Wednesday, April 1, 2009

Why Didn't It?

Daylily "Chicago Apache"

Plants are like children, even though we know the parents and what they look like, they may have a child that looks or behaves nothing like them.

Sometimes we buy a plant advertised and recommended for a certain situation. It may not live up to our expectations, may overdo our expectations, or may be totally different than we expected. The reasons may be:


  • People have different ideas as to what constitutes a certain color. What may be pink to me, you may consider peach.
  • Some species, for example, may have a flower described as “white.“ When in reality, there is no totally white at this time; it will be almost white or shades. I call that the wishful thinking color wheel.
  • Some varieties depend on climate to determine the exact color. What may be bright orange in the garden of the Kentucky breeder, may only be light melon in an Illinois garden.
  • Another example is plants that gain their specific color from the soil. One of the best examples is the pink vs. blue hydrangea flowers.

  • The length of time a plant has been in the ground may determine size.
  • The nutrients in your soil may inhibit growth or throw it into exceptional growth.
  • The amount of shade or sun a plant receives will help determine growth.
  • The environmental factors such as pets, traffic, pollution, and moisture.
  • The plant may require pruning, staking, or other manipulation.

  • People have different ideas as to what category fits a certain plant smell.
  • The time of day often affects the intensity of the fragrance.
  • Many fragrant plants situated close to each other may nullify the effect of all or at least the subtle.
  • Understand what part of the plant has the fragrance. Some plants may have to have their leaves, stems, or seeds crushed to release the fragrance.

  • Hybrid plants may revert back to a recessive gene or to one parent.
  • Grafted plants may revert back to the host plant.
  • The plant may not be a true or good specimen of what it was labeled.
  • The plant may be very small or immature and will improve over time.
  • You may have the perfect conditions that allows your plant to be more than expected.
  • Most descriptions are “averages”.

A picture is worth a thousand words but it can also be deceiving. It may be enhanced, magnified, cropped or be just a beautiful picture. Not necessarily how it will look in a real garden setting.
Plants described with the following may work out great, but, unless you understand this plant and know the dealer, I would beware of buying anything that uses the terms:

  • Can be invasive (Probably won’t be able to contain it with a flame thrower)
  • Prone to wander (See invasive)
  • Slow to start (You will be dead forty years before it starts to grow)
  • Subtle (Never to be seen again)
  • Exotic (A houseplant for Zone 5)
  • Self seeds (A little or a lot)
  • Never before sold (Maybe for good reason) 
  • Unbelievable (Run the other way)
  • Lowest price anywhere (Probably lowest quality or size or not true to description)
  • Claims to have several types of plants in one (It may go back to just one the 2nd year)
  • Wildflowers gathered from the wild (Illegal)
  • This tree will be 50 feet in ten years (Fast growing trees are usually weak)

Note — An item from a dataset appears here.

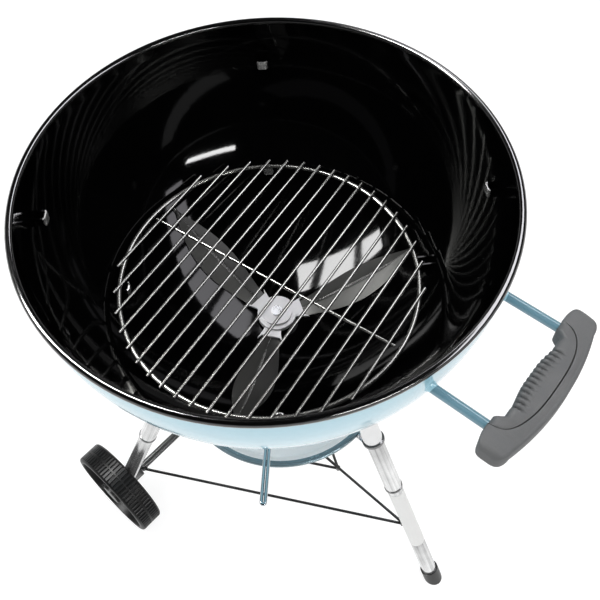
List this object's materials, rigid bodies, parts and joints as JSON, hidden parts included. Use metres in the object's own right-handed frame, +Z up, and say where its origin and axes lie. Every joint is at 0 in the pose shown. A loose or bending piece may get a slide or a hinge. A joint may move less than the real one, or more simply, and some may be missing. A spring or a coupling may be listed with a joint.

The best way to understand what you buy is to buy from reputable dealers and understand everything about the plant prior to buying. Check out the dealer’s guarantee before buying. If you did get a problem or defective plant, talk it over with your nursery. If it is their problem, they will want to work with you towards a solution. If it is your problem, they may be able to help you understand what went wrong.

“There is no gardening without humility. Nature is constantly sending even its oldest scholars to the bottom of the class for some egregious blunder.” Alfred Austin, British poet laureate.